→ **COLLECTED MATERIAL**:
........
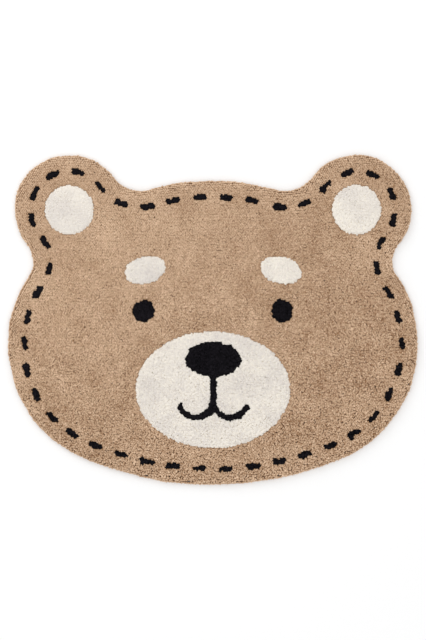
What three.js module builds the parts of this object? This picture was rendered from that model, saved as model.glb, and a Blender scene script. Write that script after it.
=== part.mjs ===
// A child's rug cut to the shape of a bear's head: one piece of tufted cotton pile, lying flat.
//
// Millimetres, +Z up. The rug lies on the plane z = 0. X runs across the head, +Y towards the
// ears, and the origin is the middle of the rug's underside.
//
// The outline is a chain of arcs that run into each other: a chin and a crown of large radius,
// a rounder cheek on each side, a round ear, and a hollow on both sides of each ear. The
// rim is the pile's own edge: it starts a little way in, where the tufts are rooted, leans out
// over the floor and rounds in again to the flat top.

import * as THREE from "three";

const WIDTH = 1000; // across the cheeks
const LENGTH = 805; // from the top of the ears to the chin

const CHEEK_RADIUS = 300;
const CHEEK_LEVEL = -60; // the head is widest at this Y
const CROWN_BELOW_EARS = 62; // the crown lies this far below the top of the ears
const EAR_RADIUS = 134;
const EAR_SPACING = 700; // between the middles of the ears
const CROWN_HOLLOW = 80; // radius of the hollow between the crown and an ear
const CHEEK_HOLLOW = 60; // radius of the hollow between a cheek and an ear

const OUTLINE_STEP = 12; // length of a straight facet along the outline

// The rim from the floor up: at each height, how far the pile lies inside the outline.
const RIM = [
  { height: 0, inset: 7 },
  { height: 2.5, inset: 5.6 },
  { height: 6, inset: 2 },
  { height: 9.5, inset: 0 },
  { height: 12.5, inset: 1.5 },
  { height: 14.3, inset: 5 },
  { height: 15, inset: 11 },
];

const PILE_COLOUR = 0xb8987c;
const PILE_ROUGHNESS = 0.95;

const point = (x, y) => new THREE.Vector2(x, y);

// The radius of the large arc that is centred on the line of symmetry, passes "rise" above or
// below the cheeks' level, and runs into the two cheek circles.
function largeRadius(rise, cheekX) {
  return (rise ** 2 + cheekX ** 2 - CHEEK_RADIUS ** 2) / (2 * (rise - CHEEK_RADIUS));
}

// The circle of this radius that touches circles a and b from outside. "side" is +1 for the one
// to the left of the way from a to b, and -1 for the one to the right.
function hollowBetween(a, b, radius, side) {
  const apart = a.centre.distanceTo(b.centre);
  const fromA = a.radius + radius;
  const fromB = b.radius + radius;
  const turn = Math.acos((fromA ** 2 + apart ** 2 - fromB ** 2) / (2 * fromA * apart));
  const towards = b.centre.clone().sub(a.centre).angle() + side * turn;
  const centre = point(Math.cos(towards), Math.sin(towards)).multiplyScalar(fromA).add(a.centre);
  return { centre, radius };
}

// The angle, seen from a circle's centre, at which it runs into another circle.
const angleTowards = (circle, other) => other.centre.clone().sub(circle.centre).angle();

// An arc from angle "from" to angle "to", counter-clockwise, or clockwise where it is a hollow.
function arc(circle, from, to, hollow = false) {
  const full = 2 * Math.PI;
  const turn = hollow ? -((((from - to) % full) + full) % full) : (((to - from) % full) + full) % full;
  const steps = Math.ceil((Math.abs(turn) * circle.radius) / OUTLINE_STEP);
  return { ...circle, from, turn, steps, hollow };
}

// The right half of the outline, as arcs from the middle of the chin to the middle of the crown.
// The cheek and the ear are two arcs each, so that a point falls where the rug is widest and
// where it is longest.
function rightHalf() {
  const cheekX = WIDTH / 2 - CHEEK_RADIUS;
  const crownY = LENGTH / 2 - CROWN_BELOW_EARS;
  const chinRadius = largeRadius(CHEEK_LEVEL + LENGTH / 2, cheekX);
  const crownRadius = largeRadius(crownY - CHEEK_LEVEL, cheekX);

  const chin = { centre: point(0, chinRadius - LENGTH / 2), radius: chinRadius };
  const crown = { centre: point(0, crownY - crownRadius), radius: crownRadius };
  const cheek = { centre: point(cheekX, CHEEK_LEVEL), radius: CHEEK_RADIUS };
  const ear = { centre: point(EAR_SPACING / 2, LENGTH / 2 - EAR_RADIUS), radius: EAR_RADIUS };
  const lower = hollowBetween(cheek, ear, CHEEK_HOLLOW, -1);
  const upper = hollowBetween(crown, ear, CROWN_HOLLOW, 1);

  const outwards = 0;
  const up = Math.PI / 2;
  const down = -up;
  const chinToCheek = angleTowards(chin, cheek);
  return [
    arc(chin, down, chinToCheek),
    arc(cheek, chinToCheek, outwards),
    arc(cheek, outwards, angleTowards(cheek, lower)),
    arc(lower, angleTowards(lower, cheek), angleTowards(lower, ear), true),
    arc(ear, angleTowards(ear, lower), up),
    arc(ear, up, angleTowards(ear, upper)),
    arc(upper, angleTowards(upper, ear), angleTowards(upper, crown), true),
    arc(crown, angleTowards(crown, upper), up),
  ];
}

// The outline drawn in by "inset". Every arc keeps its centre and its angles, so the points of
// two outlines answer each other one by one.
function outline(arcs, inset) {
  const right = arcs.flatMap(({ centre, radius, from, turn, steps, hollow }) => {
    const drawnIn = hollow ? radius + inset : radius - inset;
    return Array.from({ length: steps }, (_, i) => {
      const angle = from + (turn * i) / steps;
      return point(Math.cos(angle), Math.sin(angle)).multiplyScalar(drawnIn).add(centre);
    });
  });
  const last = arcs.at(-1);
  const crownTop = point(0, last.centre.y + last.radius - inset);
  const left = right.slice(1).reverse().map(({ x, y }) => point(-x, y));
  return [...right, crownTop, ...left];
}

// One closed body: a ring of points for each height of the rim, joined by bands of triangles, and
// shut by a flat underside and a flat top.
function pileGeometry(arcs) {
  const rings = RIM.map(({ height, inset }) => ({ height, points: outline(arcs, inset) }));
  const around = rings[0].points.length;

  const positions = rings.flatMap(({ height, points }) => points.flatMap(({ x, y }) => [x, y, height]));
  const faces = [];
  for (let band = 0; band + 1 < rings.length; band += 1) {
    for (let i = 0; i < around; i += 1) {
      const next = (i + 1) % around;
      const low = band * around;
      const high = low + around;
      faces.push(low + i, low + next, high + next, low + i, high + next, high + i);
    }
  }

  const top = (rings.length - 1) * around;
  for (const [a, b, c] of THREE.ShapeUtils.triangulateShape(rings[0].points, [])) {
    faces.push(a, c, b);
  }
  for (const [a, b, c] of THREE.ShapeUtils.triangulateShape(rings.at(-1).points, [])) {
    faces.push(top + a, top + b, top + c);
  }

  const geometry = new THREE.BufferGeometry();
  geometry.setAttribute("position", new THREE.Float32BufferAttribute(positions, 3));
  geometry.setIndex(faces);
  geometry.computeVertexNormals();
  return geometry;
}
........
→ **OBJECTIVE**:
Scan the material above for the string "that" and report each line where you find it.

→ **COMPLETE OUTPUT**:
What three.js module builds the parts of this object? This picture was rendered from that model, saved as model.glb, and a Blender scene script. Write that script after it.
// The outline is a chain of arcs that run into each other: a chin and a crown of large radius,
// The radius of the large arc that is centred on the line of symmetry, passes "rise" above or
// The circle of this radius that touches circles a and b from outside. "side" is +1 for the one
// The cheek and the ear are two arcs each, so that a point falls where the rug is widest and